Rum Yönetimi Başkanı Tasos Papadopulos'un, 'Annan Planı'nın üçüncü versiyonunu görüşürüm' diyeceğine, ne istediğini ortaya koyması ve bunu BM Genel Sekreteri Kofi Annan'a bildirmesi gerektiğinin altını çizen Başbakan Talat, "Papadopulos'un önerilerini toplu halde hazırlayıp, 'ben bunu kabul edebilirim' diye BM Genel Sekreteri'nin önüne koyması gerekir, uluslararası toplumun önüne koyması gerekir ve bize sunması gerekir" diye konuştu.
Müzakerelerin bir takvime bağlı olması ve müzakerelerde BM Genel Sekreteri'nin hakemliğinin şart olması gerektiğini de vurgulayan Talat, "Elbetteki takvim ile, elbette ki zaman ile bağlıyız. Sonsuza kadar Papadopulos'un müzakere etmesini beklemek ve bu kez de Papadopulos'un Kıbrıs sorununu sonsuza kadar sürüncemede tutma politikasına biz alet olamayız. Müzakerelerin tarihi belirlenmeli, ne güne kadar yapılacağı belirlenmeli, ne gün referandum yapılacağı belirlenmeli ve o güne gelinceye kadar olan süre içerisinde de herşey bitirildikten sonra referanduma sunulabilmeli" dedi.
Rum Yönetimi'nin 'Kıbrıs sorununun çözümünü sürüncemede bırakma oyunu' oynamaya çalıştığına işaret eden Başbakan Talat, Papadopulos'un, BM Genel Sekreteri'nin hakemliğini, takvimi, Kıbrıs sorununun Türkiye'nin üyelik sürecine başlama tarihine bağlanmasını ve üzerinde anlaşma sağlanmamış bir çözümü referanduma götürmeyi kabul etmeyeceği yolunda dün Rum Ulusal Konseyi'nde yaptığı açıklamalarına atıfta bulunarak şöyle dedi:
"Öyle Rum sözcü ya da bilmem kimin sözüyle, 'Annan Planı'nın üçüncü versiyonunu görüşmeye hazırım, görüşürüm ama hakemlik kabul etmem, zaman kabul etmem, süre kabul etmem, herhangi bir bölümünü kabul etmiyorsam oya koymam' gibi sözler söyleyerek, gündem saptırma oyununa gelmeyiz. Rum tarafının, 'müzakerelere üçüncü versiyonla başlarım. Ama yine Kıbrıs sorununu çözmem' tutumuna dünyanın rağbet edeceğini sanmıyorum"

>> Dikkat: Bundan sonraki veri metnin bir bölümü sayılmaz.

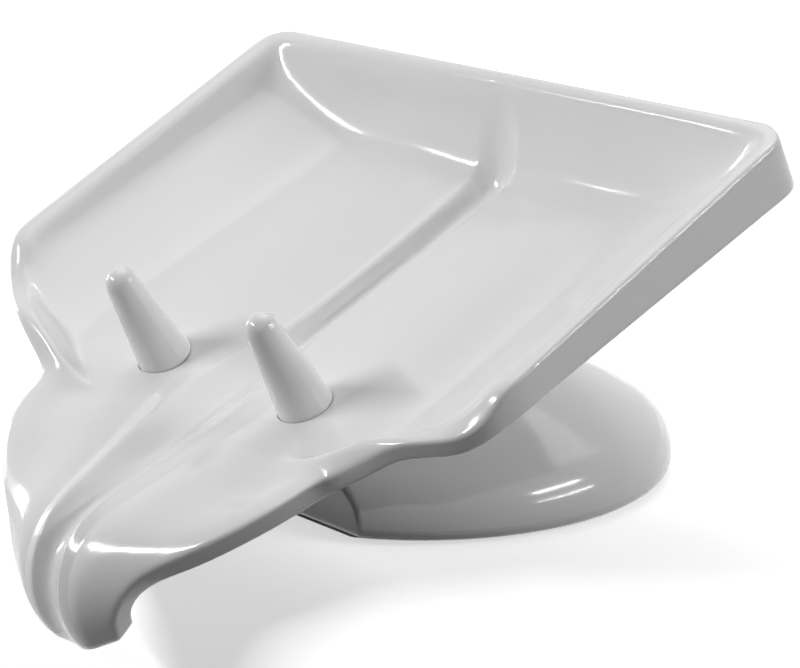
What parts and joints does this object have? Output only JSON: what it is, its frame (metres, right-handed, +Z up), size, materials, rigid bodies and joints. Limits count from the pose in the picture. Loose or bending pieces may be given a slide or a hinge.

Annan'ın, taraflardan sorunun çözümünde ciddiyet ve uzlaşma beklediğini ifade eden Başbakan Talat, "Annan'ın Papadopulos'un oyunuyla oyalanacak durumda olmadığını" belirterek şöyle konuştu:
"BM Genel Sekreteri, planının versiyonları arasında tercih yapmak ya da geriye dönmek, ileriye gitmek gibi bir Papadopulos oyunuyla oyalanacak durumda değildir diye düşünüyorum. Rum tarafının tutumu gayri ciddidir, zaman kazanmaya yöneliktir. Zaten müzakerelerde zaman sınırı kabul etmeyeceğini de söyleyen Papadopulos, Kıbrıs Türkü'nü, Türkiye'nin Avrupa Birliği süreci içerisinde kendisine yama yapma politikası gütmektedir. Bu oyuna ne biz, ne Türkiye ne de dünya gelmeyecektir"

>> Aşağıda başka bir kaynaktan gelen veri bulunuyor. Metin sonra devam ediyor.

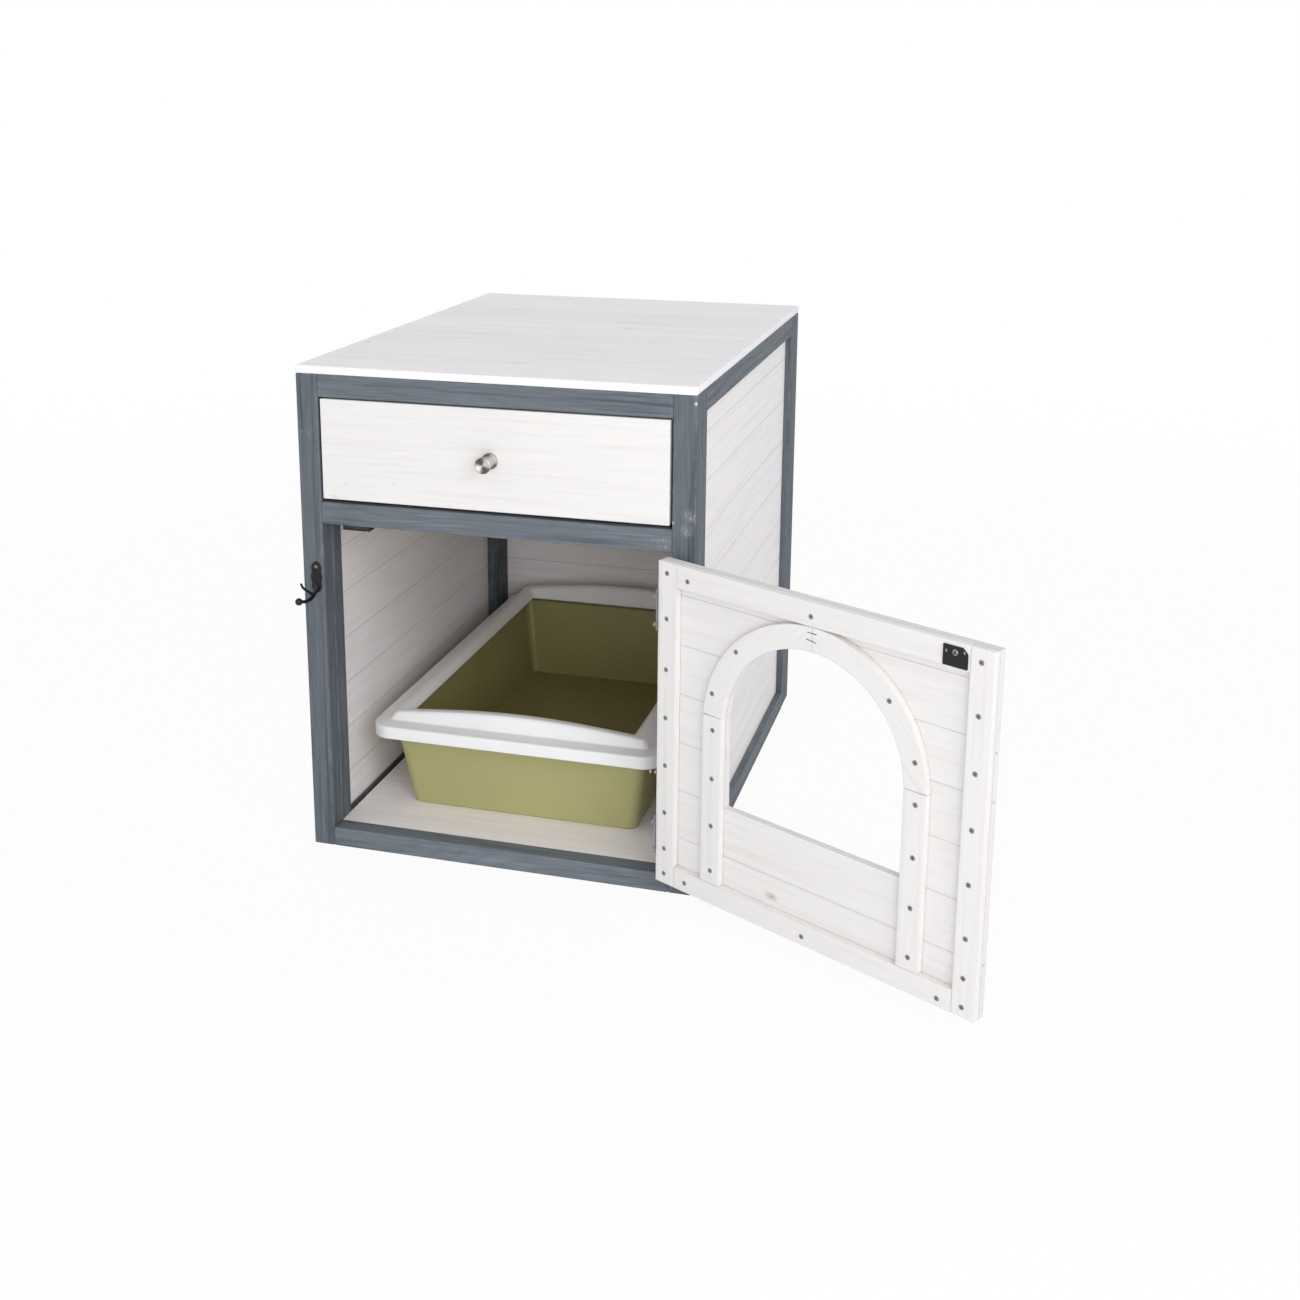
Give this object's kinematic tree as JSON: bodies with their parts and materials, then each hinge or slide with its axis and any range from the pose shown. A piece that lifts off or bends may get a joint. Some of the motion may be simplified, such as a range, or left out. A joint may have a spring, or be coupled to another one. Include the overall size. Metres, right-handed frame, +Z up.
{
  "type": "cat litter box cabinet",
  "caption": "Timber cabinet holding a litter tray behind an arched, side-hinged door, with a drawer above and a scoop hook on the front post.",
  "frame": {"origin": "middle of the cabinet footprint on the ground, on the underside of the centre floor cleat", "axes": "+X to the right seen from the front, +Y from the front to the back, +Z up"},
  "size_m": [0.8593, 0.9058, 0.63],
  "materials": {
    "blue_stain": "blue-grey stain over pine battens, matt, worn a little pale on the arrises",
    "whitewash": "white wash over pine boards, matt, with faint grain",
    "bare_timber": "planed pine, unpainted",
    "olive_plastic": "moulded plastic, satin",
    "white_plastic": "moulded plastic, satin gloss",
    "brushed_steel": "turned and brushed",
    "zinc_steel": "zinc plated",
    "black_iron": "black enamel, semi-gloss",
    "black_plastic": "moulded plastic",
    "magnet_steel": "ground magnet between steel plates"
  },
  "bodies": {
    "cabinet": {"front_left_post": "blue_stain", "front_right_post": "blue_stain", "front_top_rail": "blue_stain", "front_middle_rail": "blue_stain", "front_bottom_rail": "blue_stain", "left_front_stile": "blue_stain", "left_rear_stile": "blue_stain", "left_top_rail": "blue_stain", "left_bottom_rail": "blue_stain", "left_wall_boards": "whitewash", "left_corner_batten": "blue_stain", "right_front_stile": "blue_stain", "right_rear_stile": "blue_stain", "right_top_rail": "blue_stain", "right_bottom_rail": "blue_stain", "right_wall_boards": "whitewash", "right_corner_batten": "blue_stain", "rear_left_post": "blue_stain", "rear_right_post": "blue_stain", "rear_top_rail": "blue_stain", "rear_bottom_rail": "blue_stain", "back_wall_boards": "whitewash", "floor_boards": "whitewash", "floor_left_ledger": "bare_timber", "floor_right_ledger": "bare_timber", "floor_centre_cleat": "bare_timber", "top_panel": "whitewash", "left_drawer_runner": "bare_timber", "right_drawer_runner": "bare_timber", "catch_body": "black_plastic", "catch_magnet": "magnet_steel", "scoop_hook": "black_iron", "hook_screw": "black_iron", "lower_hinge_frame_leaf": "zinc_steel", "lower_hinge_pin": "zinc_steel", "upper_hinge_frame_leaf": "zinc_steel", "upper_hinge_pin": "zinc_steel"},
    "door": {"door_boards": "whitewash", "door_hinge_stile": "whitewash", "door_free_stile": "whitewash", "door_top_rail": "whitewash", "door_bottom_rail": "whitewash", "door_hinge_side_arch": "whitewash", "door_free_side_arch": "whitewash", "door_hinge_side_leg": "whitewash", "door_free_side_leg": "whitewash", "strike_plate": "black_iron", "strike_plate_screw": "zinc_steel", "lower_hinge_door_leaf": "zinc_steel", "upper_hinge_door_leaf": "zinc_steel"},
    "drawer": {"drawer_front": "whitewash", "drawer_left_side": "bare_timber", "drawer_right_side": "bare_timber", "drawer_back": "bare_timber", "drawer_bottom": "bare_timber", "drawer_knob": "brushed_steel", "knob_screw": "zinc_steel"},
    "tray": {"litter_pan": "olive_plastic"},
    "tray_rim": {"pan_rim": "white_plastic"}
  },
  "joints": [
    {"name": "door_hinge", "type": "hinge", "parent": "cabinet", "child": "door", "pos_m": [0.22075, -0.3435, 0.229], "axis": [0, 0, 1], "range_deg": [-152.4, 27.6]},
    {"name": "drawer_slide", "type": "slide", "parent": "cabinet", "child": "drawer", "axis": [0, -1, 0], "range_m": [0, 0.38]},
    {"name": "tray_slide", "type": "slide", "parent": "cabinet", "child": "tray", "axis": [0, -1, 0], "range_m": [-0.01, 0.035]},
    {"name": "rim_lift", "type": "slide", "parent": "tray", "child": "tray_rim", "axis": [0, 0, 1], "range_m": [0, 0.12]}
  ]
}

Rum tarafının, Kıbrıs sorununun çözümünde uzlaşmaz tutum içinde olmayı sürdürdüğünü söyleyen ve 24 Nisan'da yapılan referandumdan bugüne kadar hiçbir olumlu girişimde bulunmadığına işaret eden Talat, sözlerini şöyle sürdürdü:
"Annan Planı'nın üçüncü versiyonuyla beşinci versiyonu arasındaki fark son derece sınırlıdır. Rum tarafı ciddi olsaydı, ne istediğini, reddettiği günden bugüne kadar bütünlüklü olarak hazırlayıp sunabilirdi. Bunu yapmadı. Şimdi bu, dünya ve bizimle oynadıkları yeni bir oyundur, yeni bir alay etmedir. Dolayısıyla somut olmak zorundadırlar. Somut öneriler yapmak zorundadırlar"

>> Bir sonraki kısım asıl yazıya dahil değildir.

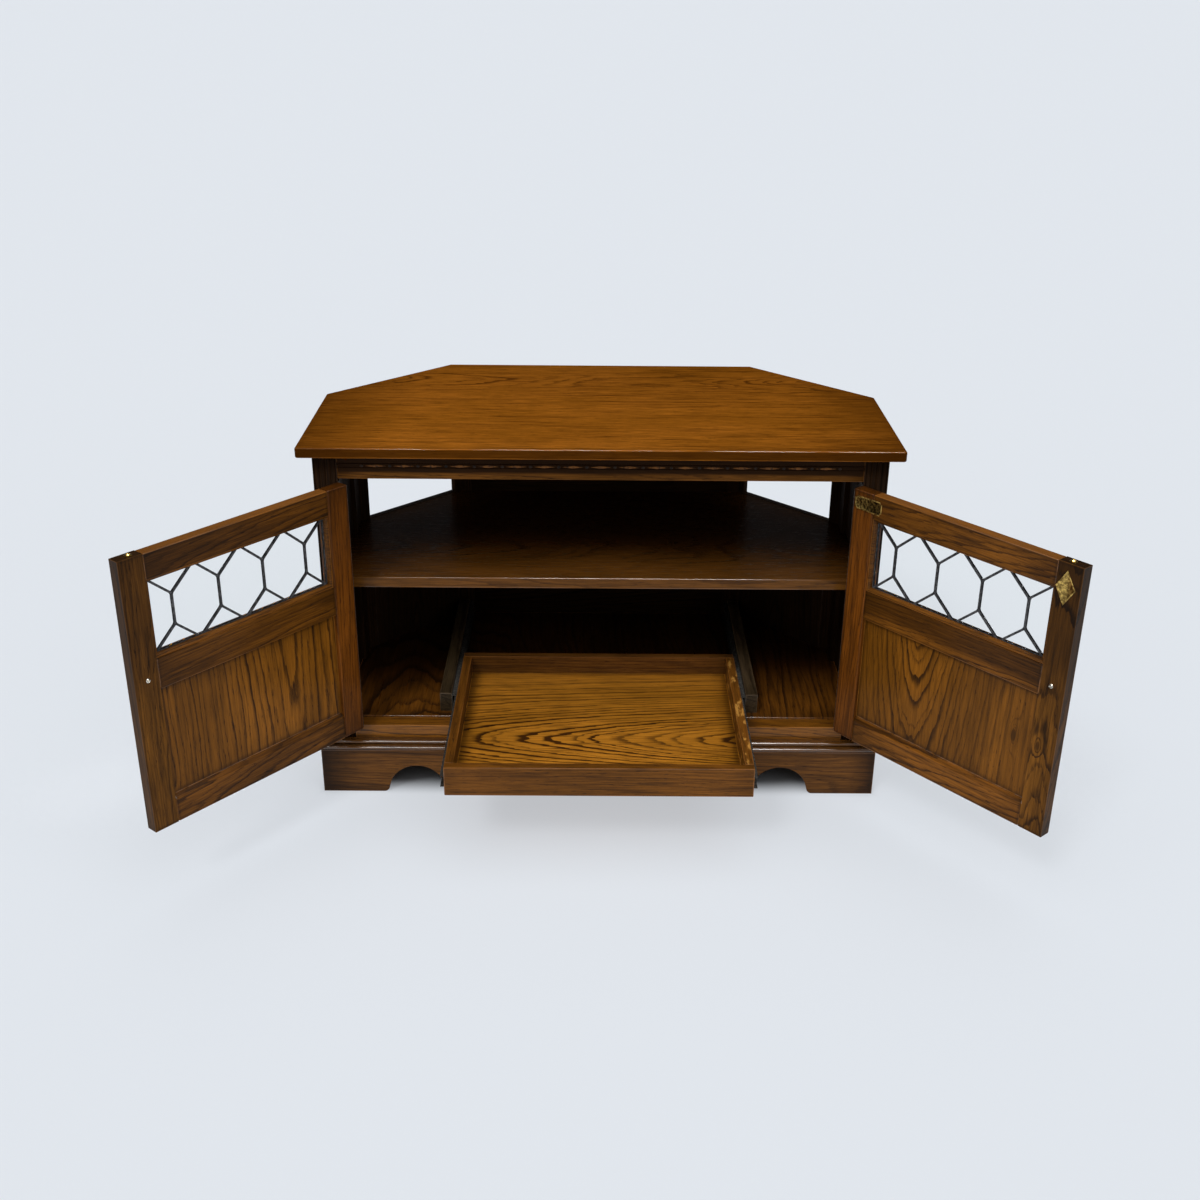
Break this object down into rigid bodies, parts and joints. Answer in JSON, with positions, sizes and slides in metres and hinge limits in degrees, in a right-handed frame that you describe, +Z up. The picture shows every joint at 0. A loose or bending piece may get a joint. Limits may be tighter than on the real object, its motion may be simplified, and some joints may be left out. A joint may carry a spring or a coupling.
{
  "type": "corner cabinet",
  "caption": "Low corner cabinet with canted back corners, part-glazed lattice doors, a shelf, open rear windows, a pull-out tray on metal slides and an arched plinth",
  "frame": {"origin": "on the floor under the middle of the front, in the plane of the carcase front", "axes": "X along the front to the right as seen from the front, Y to the back, Z up"},
  "size_m": [1.4242, 0.8369, 0.655],
  "materials": {
    "brown_oak": "stained oak, satin lacquer",
    "golden_oak": "lighter oak, satin lacquer",
    "glass": "clear pane",
    "lead": "dull dark lead came",
    "steel": "dark dull steel",
    "brass": "aged brass"
  },
  "bodies": {
    "carcase": {"top_board": "brown_oak", "left_front_post": "brown_oak", "right_front_post": "brown_oak", "frieze_rail": "brown_oak", "base_rail": "brown_oak", "floor_board": "golden_oak", "shelf": "golden_oak", "left_side_board": "brown_oak", "right_side_board": "brown_oak", "left_rear_post": "brown_oak", "right_rear_post": "brown_oak", "left_back_post": "brown_oak", "right_back_post": "brown_oak", "left_diagonal_board": "brown_oak", "right_diagonal_board": "brown_oak", "centre_back": "brown_oak", "base_moulding": "brown_oak", "front_plinth": "brown_oak", "left_plinth": "brown_oak", "right_plinth": "brown_oak", "back_plinth": "brown_oak", "left_runner": "brown_oak", "right_runner": "brown_oak", "left_slide_channel": "steel", "right_slide_channel": "steel", "left_post_leaf": "steel", "right_post_leaf": "steel"},
    "tray": {"tray_front": "brown_oak", "tray_back": "brown_oak", "tray_bottom": "golden_oak", "tray_left_side": "brown_oak", "tray_right_side": "brown_oak", "left_slide_member": "steel", "right_slide_member": "steel"},
    "left_door": {"left_hinge_stile": "brown_oak", "left_free_stile": "brown_oak", "left_top_rail": "brown_oak", "left_mid_rail": "brown_oak", "left_bottom_rail": "brown_oak", "left_door_panel": "golden_oak", "left_glass": "glass", "left_lead_lattice": "lead", "left_glazing_bead": "brown_oak", "left_door_leaf": "steel", "left_handle_plate": "brass"},
    "left_handle": {"left_handle_drop": "brass"},
    "left_catch": {"left_catch_plunger": "brass"},
    "right_door": {"right_hinge_stile": "brown_oak", "right_free_stile": "brown_oak", "right_top_rail": "brown_oak", "right_mid_rail": "brown_oak", "right_bottom_rail": "brown_oak", "right_door_panel": "golden_oak", "right_glass": "glass", "right_lead_lattice": "lead", "right_glazing_bead": "brown_oak", "right_door_leaf": "steel", "right_handle_plate": "brass"},
    "right_handle": {"right_handle_drop": "brass"},
    "right_catch": {"right_catch_plunger": "brass"}
  },
  "joints": [
    {"name": "left_door_hinge", "type": "hinge", "parent": "carcase", "child": "left_door", "pos_m": [-0.435, -0.001, 0.3595], "axis": [0, 0, -1], "range_deg": [-130, 5]},
    {"name": "right_door_hinge", "type": "hinge", "parent": "carcase", "child": "right_door", "pos_m": [0.435, -0.001, 0.3595], "axis": [0, 0, 1], "range_deg": [-130, 5]},
    {"name": "tray_slide", "type": "slide", "parent": "carcase", "child": "tray", "axis": [0, -1, 0], "range_m": [-0.28605, 0.01105]},
    {"name": "left_handle_swing", "type": "hinge", "parent": "left_door", "child": "left_handle", "pos_m": [-0.70391, -0.31058, 0.396], "axis": [0.6428, 0.766, 0], "range_deg": [0, 75]},
    {"name": "left_catch_slide", "type": "slide", "parent": "left_door", "child": "left_catch", "axis": [0, 0, 1], "range_m": [-0.003, 0], "stiffness_N_per_m": 300, "springref_m": 0.002},
    {"name": "right_handle_swing", "type": "hinge", "parent": "right_door", "child": "right_handle", "pos_m": [0.70391, -0.31058, 0.396], "axis": [0.6428, -0.766, 0], "range_deg": [0, 75]},
    {"name": "right_catch_slide", "type": "slide", "parent": "right_door", "child": "right_catch", "axis": [0, 0, 1], "range_m": [-0.003, 0], "stiffness_N_per_m": 300, "springref_m": 0.002}
  ],
  "couplings": [
    {"joint": "right_door_hinge", "follows": "left_door_hinge", "ratio": 1},
    {"joint": "tray_slide", "follows": "left_door_hinge", "m_per_rad": 0.12605}
  ]
}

BM Genel Sekreteri Annan'ın çözüm sürecine angaje edileceği adımların atılmasının gerekli olduğuna da işaret eden Başbakan, "Kıbrıs'ta Birleşmiş Milletler Genel Sekreteri'ni çözüm sürecine angaje edecek bir adım atabilirsek ve bunun koşulunun da hem takvime bağlı olmak, hem de Genel Sekreter'e ağırlık vermekle mümkün olabileceğini biliyorum. Ancak onu başarabilirsek, Kıbrıs sorununun çözümünü sağlayabiliriz. Yoksa ben biliyorum Papadopulos, sonsuza kadar müzakere eder, hiçbir şeyi kabul etmez ve böylece üzerinde anlaşma sağlanmamış olan bir planı da referanduma sunmaz. Tam tersine, müzakerelerin tarihi belirlenmeli, ne güne kadar yapılacağı belirlenmeli, ne gün referandum yapılacağı belirlenmeli ve o güne gelinceye kadar olan süre içerisinde de herşey bitirildikten sonra referanduma sunulabilmeli" dedi.